The position on implied powers in light of Smith v Butler may be summed up as follows:
It is difficult to draw from Smith v Butler any general conclusions about a managing director's implied power to suspend the company's chairman. The most one can say, perhaps, is that we now have a decision in which, on the facts, a managing director of a private company was found not to have that power.
Arden LJ's judgment has brought a degree of clarity to this area, in that it confirms that a managing director will normally have some implied powers simply by virtue of his appointment to that office. It is also useful to know that the starting-point for identifying what those powers might be is to consider what powers a managing director normally possesses. However, the scope of a particular managing director's implied powers will always depend on the facts of the case, and as a result there will often be considerable uncertainty as to precisely what he can and cannot do.
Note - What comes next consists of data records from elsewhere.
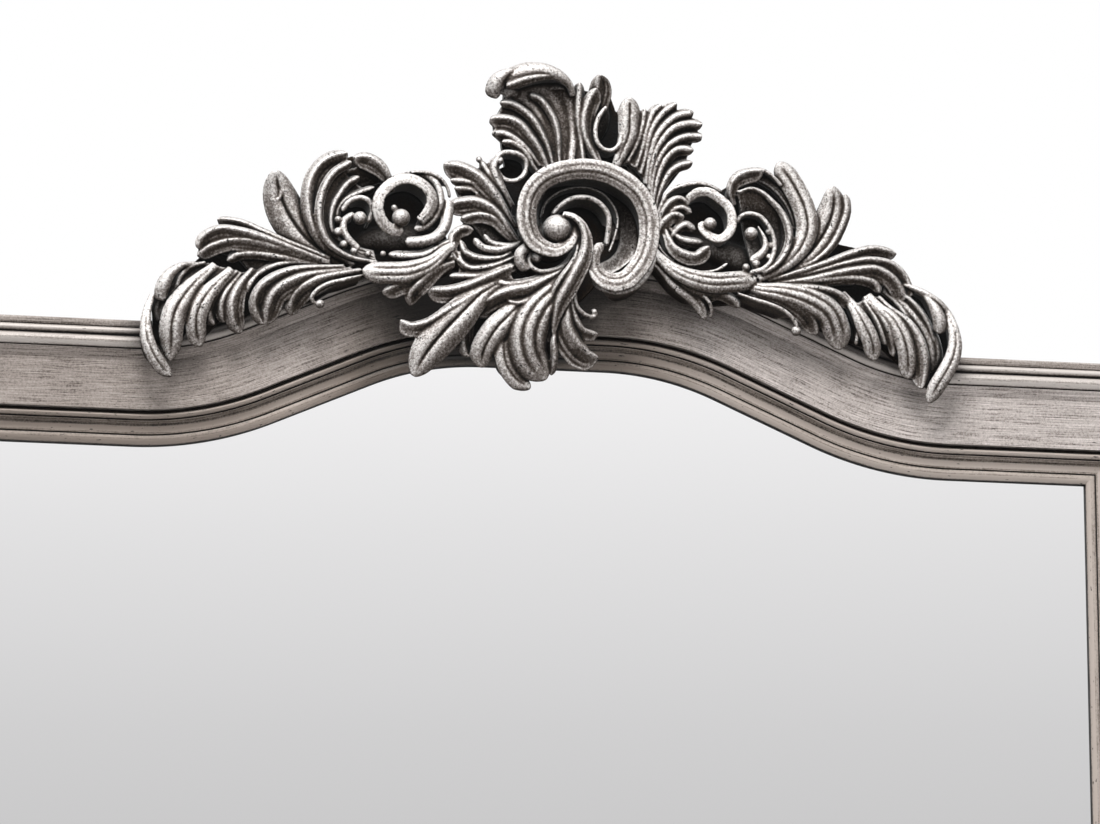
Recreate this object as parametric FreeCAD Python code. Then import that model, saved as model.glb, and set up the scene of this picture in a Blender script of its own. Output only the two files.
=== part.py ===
import FreeCAD, Part
import math
import os

from FreeCAD import Vector

# Wall mirror with a serpentine top rail, reeded outer moulding, stepped sight moulding
# and an asymmetric cast crest of leaves, volutes and a shell.
# Millimetres. X to the right, Z up, the glass faces -Y and the wall is on the +Y side.
# The origin is the centre of the flat underside of the bottom rail.
# Relief is the distance forward of the frame's back plane. A frame section is drawn in
# (reach, relief), where reach runs outward from the sight edge, the inner edge of the frame.

# Frame as a whole
OUTER_WIDTH = 1050.0
SHOULDER_HEIGHT = 1260.0
EDGE_DEPTH = 26.0
OVERRUN = 20.0

# Serpentine sight edge of the top rail: flat crown, crown arc, straight slope, haunch arc
CROWN_FLAT_HALF = 48.0
CROWN_RADIUS = 214.0
SLOPE_LENGTH = 82.5
HAUNCH_RADIUS = 270.0
SLOPE_ANGLE = math.radians(24.0)

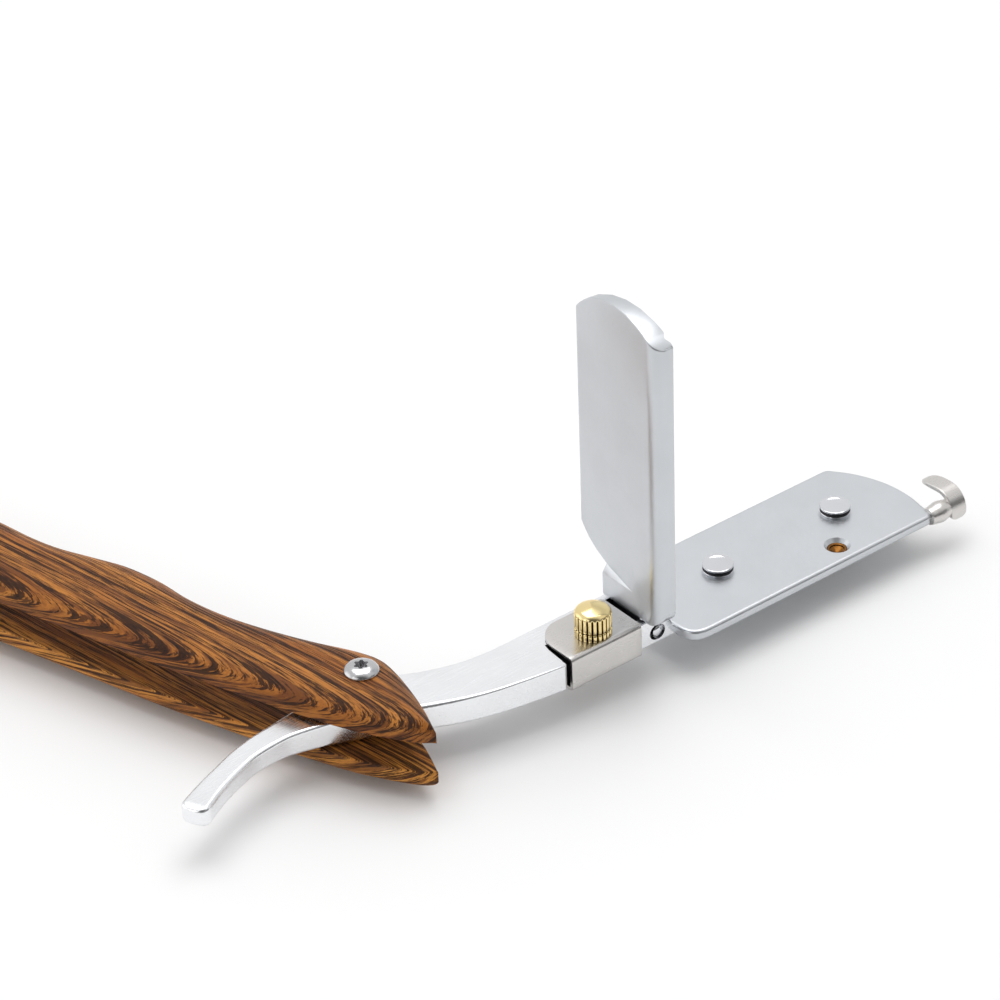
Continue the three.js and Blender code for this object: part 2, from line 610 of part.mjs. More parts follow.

The obvious solution is for powers to be delegated expressly, whether through a board resolution, a service contract (see Harold Holdsworth & Co (Wakefield) Ltd v Caddies  1 WLR 352) or the articles themselves. Even a broad provision to the effect that the managing director has the power to manage the company's affairs on a day-to-day basis is better than nothing, but the more specific the delegation, the clearer the managing director's position will be. For example, the parties might supplement the broad provision by specifying that the managing director:
Clearly, some grey areas are likely to remain, no matter how specific the delegation. However, companies which give careful consideration to this issue will be able to keep such areas of uncertainty to a minimum and thereby reduce the risk of any dispute arising in relation to the managing director's powers.